UPDF AI

Why Johnny Can’t Prompt: How Non-AI Experts Try (and Fail) to Design LLM Prompts

J.D. Zamfirescu-Pereira,Richmond Y. Wong,Bjoern Hartmann,Qian Yang

2023 · DOI: 10.1145/3544548.3581388
International Conference on Human Factors in Computing Systems · 987 Citations

TLDR

This work explores whether non-AI-experts can successfully engage in “end-user prompt engineering” using a design probe—a prototype LLM-based chatbot design tool supporting development and systematic evaluation of prompting strategies.

Abstract

Pre-trained large language models (“LLMs”) like GPT-3 can engage in fluent, multi-turn instruction-taking out-of-the-box, making them attractive materials for designing natural language interactions. Using natural language to steer LLM outputs (“prompting”) has emerged as an important design technique potentially accessible to non-AI-experts.
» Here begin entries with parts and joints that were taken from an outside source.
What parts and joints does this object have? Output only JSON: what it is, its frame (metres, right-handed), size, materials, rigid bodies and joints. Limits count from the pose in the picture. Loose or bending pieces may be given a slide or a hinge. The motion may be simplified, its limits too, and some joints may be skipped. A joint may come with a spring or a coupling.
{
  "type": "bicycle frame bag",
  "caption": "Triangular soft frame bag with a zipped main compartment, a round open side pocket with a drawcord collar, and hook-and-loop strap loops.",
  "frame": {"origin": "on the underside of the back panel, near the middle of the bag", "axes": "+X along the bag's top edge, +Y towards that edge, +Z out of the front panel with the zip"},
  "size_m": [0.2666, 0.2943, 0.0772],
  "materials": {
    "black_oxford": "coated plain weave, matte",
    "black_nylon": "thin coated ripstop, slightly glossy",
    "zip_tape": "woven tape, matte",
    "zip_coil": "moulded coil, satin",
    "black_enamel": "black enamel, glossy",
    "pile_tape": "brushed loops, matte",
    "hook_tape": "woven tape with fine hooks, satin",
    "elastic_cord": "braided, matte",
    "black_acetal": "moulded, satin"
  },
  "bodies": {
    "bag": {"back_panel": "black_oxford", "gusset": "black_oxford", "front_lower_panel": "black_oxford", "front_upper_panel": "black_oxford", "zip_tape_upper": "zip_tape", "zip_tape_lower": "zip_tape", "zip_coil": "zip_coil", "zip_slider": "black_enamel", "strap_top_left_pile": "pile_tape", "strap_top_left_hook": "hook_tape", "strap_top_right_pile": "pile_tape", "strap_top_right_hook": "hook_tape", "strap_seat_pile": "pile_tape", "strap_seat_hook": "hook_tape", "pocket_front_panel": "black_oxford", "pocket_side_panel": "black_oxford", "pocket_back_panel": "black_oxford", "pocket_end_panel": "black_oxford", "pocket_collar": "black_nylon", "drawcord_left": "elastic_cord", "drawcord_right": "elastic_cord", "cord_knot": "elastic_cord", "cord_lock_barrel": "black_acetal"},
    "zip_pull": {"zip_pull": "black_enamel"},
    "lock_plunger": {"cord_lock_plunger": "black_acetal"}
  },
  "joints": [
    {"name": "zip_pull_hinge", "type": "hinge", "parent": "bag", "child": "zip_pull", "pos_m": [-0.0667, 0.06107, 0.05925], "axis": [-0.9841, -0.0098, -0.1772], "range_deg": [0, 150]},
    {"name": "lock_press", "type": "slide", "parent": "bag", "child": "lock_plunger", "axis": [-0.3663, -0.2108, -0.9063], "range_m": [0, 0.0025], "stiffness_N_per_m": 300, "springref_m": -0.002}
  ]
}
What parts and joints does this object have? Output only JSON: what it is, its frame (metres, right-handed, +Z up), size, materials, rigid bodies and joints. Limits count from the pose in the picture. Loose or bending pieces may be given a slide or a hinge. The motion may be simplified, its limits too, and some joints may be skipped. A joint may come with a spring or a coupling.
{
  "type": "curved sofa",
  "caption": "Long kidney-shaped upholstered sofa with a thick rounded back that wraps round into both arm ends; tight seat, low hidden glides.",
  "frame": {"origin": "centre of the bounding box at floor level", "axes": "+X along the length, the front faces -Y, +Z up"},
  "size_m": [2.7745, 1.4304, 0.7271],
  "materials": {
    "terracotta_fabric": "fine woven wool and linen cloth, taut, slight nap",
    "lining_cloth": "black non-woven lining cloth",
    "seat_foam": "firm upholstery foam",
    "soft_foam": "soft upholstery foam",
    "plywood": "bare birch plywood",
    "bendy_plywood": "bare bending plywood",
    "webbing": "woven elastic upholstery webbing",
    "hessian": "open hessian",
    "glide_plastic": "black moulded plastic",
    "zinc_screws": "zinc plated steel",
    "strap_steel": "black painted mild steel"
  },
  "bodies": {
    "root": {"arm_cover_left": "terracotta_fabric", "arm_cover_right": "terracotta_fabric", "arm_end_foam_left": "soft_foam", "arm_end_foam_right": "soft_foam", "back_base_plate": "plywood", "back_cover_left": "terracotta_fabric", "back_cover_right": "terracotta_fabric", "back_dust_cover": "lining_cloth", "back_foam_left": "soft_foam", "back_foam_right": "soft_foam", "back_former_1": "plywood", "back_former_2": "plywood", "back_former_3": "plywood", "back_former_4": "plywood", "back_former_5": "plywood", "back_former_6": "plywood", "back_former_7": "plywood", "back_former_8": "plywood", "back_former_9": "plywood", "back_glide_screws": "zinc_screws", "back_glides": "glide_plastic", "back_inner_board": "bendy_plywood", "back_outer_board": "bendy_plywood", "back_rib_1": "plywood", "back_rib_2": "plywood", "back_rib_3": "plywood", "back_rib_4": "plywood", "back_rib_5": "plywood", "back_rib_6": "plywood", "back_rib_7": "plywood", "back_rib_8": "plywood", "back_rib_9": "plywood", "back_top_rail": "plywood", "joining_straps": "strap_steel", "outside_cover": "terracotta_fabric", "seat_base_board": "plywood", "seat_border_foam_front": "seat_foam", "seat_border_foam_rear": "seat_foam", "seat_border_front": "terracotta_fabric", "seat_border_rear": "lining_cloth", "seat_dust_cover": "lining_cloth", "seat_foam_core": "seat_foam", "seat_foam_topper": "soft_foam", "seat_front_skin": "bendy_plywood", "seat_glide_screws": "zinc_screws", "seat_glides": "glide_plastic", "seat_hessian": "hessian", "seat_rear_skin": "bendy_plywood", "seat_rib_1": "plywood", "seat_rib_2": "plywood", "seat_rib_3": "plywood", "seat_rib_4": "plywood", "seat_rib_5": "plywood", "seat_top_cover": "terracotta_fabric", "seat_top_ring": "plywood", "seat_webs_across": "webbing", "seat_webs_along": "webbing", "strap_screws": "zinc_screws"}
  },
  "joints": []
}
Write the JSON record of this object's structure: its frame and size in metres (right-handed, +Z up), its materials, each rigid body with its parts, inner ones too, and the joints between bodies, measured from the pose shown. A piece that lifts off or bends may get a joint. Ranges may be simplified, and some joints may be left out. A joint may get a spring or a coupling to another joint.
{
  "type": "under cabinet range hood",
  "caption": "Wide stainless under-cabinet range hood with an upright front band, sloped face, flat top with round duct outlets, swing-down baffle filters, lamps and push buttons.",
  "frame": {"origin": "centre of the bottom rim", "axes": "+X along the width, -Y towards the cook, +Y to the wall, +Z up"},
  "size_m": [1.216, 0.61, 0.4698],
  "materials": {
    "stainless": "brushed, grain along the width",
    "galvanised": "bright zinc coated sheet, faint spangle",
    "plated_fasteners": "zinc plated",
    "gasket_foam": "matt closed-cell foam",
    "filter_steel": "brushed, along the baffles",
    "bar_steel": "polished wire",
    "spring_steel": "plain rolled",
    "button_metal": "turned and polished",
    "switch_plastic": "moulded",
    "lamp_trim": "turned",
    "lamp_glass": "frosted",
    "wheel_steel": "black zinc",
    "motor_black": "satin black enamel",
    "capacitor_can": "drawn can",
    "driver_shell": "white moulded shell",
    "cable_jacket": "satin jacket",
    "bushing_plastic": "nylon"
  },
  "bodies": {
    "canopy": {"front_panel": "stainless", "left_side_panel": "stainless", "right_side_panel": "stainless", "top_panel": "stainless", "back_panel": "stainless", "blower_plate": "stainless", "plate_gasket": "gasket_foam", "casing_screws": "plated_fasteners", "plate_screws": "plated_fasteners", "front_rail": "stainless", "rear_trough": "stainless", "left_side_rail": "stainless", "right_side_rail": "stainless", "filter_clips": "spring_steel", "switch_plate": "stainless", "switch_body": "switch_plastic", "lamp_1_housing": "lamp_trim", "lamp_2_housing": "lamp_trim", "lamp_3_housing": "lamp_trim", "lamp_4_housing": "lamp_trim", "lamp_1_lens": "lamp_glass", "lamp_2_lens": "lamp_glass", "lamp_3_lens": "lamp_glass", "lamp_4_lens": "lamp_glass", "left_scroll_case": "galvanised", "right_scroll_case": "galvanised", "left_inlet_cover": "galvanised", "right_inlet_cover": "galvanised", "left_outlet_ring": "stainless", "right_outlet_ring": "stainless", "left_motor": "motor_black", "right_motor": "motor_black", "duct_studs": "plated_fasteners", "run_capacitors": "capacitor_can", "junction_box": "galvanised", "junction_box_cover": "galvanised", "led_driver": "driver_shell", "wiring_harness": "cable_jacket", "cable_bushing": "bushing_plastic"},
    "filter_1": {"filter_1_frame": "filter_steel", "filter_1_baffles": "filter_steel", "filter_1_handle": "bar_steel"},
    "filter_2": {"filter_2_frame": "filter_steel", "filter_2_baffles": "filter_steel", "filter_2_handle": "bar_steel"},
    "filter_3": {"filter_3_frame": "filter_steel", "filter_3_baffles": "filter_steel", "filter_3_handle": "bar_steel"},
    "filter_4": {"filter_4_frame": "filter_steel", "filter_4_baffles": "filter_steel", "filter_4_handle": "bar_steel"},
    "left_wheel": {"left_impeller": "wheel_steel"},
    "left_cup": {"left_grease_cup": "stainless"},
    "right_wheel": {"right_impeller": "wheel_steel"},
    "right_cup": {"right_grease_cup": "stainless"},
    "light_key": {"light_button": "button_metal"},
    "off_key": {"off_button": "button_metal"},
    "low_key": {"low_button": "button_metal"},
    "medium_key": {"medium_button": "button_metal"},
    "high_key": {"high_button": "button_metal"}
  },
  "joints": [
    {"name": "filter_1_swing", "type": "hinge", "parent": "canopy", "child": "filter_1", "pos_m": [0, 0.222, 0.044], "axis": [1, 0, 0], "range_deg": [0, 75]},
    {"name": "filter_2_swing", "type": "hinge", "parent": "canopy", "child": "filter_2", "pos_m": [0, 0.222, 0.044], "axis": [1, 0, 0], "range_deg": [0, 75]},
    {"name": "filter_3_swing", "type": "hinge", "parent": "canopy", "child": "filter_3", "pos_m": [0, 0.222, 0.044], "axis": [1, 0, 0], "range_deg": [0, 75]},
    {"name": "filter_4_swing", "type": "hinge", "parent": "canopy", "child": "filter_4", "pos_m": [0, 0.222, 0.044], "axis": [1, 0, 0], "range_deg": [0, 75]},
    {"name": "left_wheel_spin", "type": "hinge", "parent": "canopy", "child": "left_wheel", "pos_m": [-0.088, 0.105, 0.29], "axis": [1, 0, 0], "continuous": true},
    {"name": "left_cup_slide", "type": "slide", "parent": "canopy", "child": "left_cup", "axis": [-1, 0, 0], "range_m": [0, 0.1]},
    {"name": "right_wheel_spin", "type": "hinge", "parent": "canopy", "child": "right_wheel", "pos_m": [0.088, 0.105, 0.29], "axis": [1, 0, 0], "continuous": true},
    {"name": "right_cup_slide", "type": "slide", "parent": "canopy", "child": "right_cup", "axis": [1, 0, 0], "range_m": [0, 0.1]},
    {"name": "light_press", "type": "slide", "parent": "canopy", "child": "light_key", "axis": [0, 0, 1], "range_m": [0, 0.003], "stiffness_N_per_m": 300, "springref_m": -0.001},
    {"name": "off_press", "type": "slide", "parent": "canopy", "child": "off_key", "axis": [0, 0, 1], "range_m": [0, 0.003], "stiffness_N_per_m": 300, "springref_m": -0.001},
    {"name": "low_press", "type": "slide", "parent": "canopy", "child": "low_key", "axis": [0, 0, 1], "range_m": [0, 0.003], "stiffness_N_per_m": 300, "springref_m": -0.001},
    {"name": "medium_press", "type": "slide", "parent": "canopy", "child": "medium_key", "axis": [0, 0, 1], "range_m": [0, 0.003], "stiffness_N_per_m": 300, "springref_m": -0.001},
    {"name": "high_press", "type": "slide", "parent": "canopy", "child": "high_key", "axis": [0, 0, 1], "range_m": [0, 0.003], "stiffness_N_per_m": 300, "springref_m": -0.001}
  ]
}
Crafting effective prompts can be challenging, however, and prompt-based interactions are brittle. Here, we explore whether non-AI-experts can successfully engage in “end-user prompt engineering” using a design probe—a prototype LLM-based chatbot design tool supporting development and systematic evaluation of prompting strategies. Ultimately, our probe participants explored prompt designs opportunistically, not systematically, and struggled in ways echoing end-user programming systems and interactive machine learning systems. Expectations stemming from human-to-human instructional experiences, and a tendency to overgeneralize, were barriers to effective prompt design. These findings have implications for non-AI-expert-facing LLM-based tool design and for improving LLM-and-prompt literacy among programmers and the public, and present opportunities for further research.